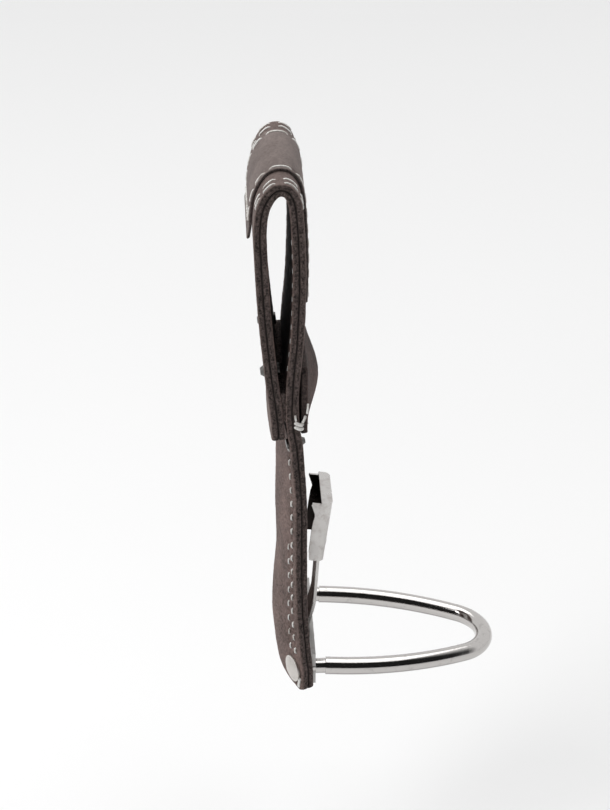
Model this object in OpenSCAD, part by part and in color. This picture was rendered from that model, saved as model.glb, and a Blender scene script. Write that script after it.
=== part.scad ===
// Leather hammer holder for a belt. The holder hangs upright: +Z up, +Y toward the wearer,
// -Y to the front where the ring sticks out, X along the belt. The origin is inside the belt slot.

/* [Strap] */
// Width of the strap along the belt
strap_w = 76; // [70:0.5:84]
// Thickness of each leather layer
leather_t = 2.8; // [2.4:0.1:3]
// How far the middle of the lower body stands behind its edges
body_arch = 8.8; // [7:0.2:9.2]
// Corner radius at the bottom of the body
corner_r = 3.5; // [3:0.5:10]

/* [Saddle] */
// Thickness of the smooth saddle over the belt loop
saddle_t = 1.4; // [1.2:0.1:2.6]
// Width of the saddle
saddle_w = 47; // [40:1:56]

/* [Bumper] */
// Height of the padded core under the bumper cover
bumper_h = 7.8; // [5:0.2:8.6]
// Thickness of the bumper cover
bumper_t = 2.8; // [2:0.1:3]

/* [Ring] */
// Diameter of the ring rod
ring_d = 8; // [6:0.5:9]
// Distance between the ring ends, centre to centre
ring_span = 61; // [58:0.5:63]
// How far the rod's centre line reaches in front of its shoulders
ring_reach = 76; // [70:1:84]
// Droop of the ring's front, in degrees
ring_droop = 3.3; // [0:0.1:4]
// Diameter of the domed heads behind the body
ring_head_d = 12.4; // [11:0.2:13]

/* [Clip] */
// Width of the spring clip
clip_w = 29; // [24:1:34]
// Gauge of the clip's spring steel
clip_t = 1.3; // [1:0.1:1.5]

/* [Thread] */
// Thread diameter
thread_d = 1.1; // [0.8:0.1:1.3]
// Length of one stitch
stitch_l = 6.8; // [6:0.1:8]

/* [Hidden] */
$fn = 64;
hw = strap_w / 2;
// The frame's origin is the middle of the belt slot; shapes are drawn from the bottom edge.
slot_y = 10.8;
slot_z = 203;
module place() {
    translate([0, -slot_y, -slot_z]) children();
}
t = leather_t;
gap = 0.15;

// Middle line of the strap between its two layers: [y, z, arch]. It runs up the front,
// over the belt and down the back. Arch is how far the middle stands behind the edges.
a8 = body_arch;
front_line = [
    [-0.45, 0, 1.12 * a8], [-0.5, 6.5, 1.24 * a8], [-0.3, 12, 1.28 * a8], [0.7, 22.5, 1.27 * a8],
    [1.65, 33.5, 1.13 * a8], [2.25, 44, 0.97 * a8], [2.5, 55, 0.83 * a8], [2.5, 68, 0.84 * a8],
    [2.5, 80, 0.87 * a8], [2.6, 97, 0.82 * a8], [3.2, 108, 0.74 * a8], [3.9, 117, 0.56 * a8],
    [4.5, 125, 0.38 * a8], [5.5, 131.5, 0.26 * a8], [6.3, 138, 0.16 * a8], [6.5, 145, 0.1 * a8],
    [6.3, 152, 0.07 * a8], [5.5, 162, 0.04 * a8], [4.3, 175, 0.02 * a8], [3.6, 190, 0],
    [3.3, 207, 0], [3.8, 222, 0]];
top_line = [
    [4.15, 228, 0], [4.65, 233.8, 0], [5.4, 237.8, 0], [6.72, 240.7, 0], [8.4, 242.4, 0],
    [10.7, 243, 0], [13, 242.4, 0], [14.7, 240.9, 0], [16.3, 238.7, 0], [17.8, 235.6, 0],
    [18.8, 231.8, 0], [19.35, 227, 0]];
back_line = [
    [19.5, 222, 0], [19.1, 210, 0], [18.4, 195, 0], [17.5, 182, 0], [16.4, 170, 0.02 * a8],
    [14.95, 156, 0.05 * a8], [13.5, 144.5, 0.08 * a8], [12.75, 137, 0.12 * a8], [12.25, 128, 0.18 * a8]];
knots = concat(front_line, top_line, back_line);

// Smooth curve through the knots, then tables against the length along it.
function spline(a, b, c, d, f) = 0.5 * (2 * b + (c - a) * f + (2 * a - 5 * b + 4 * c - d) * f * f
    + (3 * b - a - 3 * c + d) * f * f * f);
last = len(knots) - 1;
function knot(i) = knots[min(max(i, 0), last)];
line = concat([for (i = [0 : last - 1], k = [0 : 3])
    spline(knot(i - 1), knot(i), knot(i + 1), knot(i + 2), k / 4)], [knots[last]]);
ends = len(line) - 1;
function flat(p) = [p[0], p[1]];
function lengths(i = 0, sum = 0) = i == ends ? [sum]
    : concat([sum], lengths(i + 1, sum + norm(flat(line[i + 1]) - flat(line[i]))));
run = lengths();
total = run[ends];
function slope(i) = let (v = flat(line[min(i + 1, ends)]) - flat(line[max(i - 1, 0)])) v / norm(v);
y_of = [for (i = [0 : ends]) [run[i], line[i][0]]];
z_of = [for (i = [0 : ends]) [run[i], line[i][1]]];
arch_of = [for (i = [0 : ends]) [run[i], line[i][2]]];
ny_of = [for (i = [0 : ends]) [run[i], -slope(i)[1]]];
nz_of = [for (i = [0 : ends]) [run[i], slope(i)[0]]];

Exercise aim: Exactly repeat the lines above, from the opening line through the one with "the belt slot.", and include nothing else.

Result:
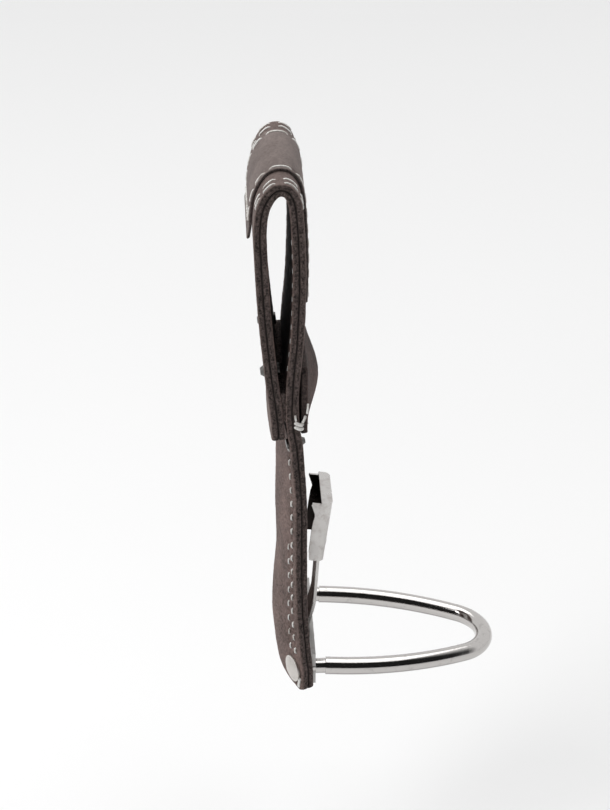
Model this object in OpenSCAD, part by part and in color. This picture was rendered from that model, saved as model.glb, and a Blender scene script. Write that script after it.
=== part.scad ===
// Leather hammer holder for a belt. The holder hangs upright: +Z up, +Y toward the wearer,
// -Y to the front where the ring sticks out, X along the belt. The origin is inside the belt slot.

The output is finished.